**Prompt:**
From the first line of the data below, copy each line up to the one containing "CAMERA_LENS_MM = 49.5", and include that line too.

>> BEGIN Supplied data

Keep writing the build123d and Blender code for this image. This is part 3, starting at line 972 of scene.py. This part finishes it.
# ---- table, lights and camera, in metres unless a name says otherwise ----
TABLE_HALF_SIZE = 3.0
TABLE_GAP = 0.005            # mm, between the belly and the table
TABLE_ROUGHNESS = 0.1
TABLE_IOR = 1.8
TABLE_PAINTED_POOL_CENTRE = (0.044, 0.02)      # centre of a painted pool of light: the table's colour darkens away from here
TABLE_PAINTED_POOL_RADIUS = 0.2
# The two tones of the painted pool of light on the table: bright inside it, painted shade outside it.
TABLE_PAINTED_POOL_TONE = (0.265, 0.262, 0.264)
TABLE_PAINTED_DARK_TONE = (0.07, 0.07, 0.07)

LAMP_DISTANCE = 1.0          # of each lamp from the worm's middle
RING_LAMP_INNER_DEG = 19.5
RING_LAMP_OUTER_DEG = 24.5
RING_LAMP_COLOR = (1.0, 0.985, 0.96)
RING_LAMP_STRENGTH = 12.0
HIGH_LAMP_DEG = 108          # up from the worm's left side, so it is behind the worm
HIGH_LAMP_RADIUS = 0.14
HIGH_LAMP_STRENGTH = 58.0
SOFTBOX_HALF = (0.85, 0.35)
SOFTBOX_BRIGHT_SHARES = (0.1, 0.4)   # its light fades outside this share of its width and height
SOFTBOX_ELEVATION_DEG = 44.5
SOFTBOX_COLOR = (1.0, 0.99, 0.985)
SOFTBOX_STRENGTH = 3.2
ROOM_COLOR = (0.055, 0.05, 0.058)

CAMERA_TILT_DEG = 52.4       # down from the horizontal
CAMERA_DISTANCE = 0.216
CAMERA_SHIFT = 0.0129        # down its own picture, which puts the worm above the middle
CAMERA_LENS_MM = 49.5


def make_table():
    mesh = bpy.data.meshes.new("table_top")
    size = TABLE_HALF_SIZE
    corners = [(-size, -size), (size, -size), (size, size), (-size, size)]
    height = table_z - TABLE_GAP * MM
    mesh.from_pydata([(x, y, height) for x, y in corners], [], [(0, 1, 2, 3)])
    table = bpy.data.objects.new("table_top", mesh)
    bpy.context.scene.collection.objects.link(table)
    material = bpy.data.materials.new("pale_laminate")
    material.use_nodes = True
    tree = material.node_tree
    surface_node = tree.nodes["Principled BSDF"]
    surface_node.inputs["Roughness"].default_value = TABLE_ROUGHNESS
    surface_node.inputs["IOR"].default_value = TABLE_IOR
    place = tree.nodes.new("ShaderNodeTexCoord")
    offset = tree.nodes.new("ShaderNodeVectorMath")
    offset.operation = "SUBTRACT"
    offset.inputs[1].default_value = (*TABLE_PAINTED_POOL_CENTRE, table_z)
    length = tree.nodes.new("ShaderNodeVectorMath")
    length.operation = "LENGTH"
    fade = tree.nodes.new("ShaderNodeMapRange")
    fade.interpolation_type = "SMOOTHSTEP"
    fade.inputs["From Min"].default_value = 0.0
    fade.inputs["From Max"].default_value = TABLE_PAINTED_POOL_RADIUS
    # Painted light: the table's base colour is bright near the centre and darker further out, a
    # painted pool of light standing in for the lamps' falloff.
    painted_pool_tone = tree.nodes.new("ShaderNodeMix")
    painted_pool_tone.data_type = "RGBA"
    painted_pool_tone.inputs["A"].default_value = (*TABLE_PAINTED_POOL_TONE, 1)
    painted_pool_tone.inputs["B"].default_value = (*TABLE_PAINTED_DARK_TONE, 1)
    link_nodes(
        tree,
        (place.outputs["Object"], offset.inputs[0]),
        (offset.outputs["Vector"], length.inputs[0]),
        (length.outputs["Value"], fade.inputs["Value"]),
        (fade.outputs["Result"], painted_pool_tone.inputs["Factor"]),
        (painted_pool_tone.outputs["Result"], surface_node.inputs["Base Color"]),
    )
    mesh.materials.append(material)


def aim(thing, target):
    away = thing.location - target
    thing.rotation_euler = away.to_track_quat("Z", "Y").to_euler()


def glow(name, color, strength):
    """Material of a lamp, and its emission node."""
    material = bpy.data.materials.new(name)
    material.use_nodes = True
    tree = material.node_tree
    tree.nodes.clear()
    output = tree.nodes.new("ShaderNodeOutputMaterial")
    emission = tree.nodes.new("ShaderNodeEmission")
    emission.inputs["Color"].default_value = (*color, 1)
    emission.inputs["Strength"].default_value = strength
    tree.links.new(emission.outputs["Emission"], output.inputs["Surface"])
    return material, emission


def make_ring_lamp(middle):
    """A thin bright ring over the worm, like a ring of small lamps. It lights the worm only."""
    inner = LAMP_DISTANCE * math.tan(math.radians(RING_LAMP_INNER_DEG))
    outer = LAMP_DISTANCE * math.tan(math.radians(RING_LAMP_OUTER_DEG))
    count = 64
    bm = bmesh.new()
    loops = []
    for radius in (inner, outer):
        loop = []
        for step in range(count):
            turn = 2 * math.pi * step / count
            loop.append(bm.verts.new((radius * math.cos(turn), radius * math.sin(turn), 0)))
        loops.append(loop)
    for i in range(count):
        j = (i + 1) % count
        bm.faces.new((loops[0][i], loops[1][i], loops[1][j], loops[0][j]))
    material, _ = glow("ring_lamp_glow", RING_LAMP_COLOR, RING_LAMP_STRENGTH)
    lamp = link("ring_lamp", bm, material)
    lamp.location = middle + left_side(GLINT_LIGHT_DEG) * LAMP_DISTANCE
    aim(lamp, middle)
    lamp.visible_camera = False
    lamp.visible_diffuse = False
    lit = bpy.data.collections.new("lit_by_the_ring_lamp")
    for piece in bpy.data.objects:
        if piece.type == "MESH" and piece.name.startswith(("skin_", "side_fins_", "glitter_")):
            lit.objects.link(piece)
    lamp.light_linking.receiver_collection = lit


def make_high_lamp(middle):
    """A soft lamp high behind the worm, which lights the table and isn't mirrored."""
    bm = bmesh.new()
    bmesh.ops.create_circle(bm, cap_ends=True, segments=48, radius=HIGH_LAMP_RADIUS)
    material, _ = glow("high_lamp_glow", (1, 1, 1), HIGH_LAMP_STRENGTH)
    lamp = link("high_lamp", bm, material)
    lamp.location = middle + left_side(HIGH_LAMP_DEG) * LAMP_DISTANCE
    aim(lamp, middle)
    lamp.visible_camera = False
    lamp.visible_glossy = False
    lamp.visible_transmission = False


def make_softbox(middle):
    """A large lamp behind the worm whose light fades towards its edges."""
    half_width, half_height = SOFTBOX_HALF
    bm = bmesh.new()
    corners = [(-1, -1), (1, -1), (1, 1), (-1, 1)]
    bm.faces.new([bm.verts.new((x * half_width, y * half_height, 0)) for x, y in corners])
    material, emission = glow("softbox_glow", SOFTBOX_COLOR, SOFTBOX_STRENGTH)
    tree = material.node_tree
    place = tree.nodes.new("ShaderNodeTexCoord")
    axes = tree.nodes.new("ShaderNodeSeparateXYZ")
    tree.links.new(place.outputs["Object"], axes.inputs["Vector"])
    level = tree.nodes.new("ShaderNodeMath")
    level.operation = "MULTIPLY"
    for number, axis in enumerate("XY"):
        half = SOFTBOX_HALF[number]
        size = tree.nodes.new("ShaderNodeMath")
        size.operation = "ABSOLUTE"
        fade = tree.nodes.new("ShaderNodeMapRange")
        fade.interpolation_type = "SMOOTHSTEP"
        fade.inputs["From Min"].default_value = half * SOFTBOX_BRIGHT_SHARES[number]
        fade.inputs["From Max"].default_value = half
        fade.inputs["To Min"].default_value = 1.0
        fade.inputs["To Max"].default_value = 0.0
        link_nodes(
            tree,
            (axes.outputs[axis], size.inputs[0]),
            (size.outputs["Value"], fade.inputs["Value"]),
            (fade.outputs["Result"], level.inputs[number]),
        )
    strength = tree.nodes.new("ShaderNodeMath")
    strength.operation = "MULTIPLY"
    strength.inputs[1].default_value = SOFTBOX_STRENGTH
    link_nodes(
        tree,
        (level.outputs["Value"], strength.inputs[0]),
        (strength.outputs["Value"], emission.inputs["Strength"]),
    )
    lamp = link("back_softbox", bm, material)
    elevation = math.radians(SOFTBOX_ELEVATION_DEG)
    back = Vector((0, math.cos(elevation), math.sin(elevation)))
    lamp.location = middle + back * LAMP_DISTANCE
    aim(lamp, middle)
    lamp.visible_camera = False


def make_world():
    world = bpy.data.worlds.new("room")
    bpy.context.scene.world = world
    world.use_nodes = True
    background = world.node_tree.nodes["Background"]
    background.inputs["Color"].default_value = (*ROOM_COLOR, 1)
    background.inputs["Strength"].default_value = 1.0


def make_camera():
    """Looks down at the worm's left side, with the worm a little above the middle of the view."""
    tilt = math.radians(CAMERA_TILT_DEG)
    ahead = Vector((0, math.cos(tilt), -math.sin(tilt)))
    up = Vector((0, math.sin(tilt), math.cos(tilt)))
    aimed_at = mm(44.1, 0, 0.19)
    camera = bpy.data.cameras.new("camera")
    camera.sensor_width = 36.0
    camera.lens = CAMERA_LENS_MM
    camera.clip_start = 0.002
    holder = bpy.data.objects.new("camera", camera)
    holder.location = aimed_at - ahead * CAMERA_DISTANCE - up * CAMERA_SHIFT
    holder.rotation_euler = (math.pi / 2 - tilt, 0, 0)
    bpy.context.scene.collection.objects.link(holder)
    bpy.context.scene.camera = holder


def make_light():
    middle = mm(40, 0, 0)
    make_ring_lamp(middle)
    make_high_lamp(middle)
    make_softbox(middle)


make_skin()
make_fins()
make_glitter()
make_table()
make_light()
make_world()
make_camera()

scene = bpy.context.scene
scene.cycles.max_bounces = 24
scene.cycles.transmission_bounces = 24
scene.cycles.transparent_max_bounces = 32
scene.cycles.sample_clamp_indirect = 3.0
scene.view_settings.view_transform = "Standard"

>> END Supplied data

**Answer to this exercise:**
Keep writing the build123d and Blender code for this image. This is part 3, starting at line 972 of scene.py. This part finishes it.
# ---- table, lights and camera, in metres unless a name says otherwise ----
TABLE_HALF_SIZE = 3.0
TABLE_GAP = 0.005            # mm, between the belly and the table
TABLE_ROUGHNESS = 0.1
TABLE_IOR = 1.8
TABLE_PAINTED_POOL_CENTRE = (0.044, 0.02)      # centre of a painted pool of light: the table's colour darkens away from here
TABLE_PAINTED_POOL_RADIUS = 0.2
# The two tones of the painted pool of light on the table: bright inside it, painted shade outside it.
TABLE_PAINTED_POOL_TONE = (0.265, 0.262, 0.264)
TABLE_PAINTED_DARK_TONE = (0.07, 0.07, 0.07)

LAMP_DISTANCE = 1.0          # of each lamp from the worm's middle
RING_LAMP_INNER_DEG = 19.5
RING_LAMP_OUTER_DEG = 24.5
RING_LAMP_COLOR = (1.0, 0.985, 0.96)
RING_LAMP_STRENGTH = 12.0
HIGH_LAMP_DEG = 108          # up from the worm's left side, so it is behind the worm
HIGH_LAMP_RADIUS = 0.14
HIGH_LAMP_STRENGTH = 58.0
SOFTBOX_HALF = (0.85, 0.35)
SOFTBOX_BRIGHT_SHARES = (0.1, 0.4)   # its light fades outside this share of its width and height
SOFTBOX_ELEVATION_DEG = 44.5
SOFTBOX_COLOR = (1.0, 0.99, 0.985)
SOFTBOX_STRENGTH = 3.2
ROOM_COLOR = (0.055, 0.05, 0.058)

CAMERA_TILT_DEG = 52.4       # down from the horizontal
CAMERA_DISTANCE = 0.216
CAMERA_SHIFT = 0.0129        # down its own picture, which puts the worm above the middle
CAMERA_LENS_MM = 49.5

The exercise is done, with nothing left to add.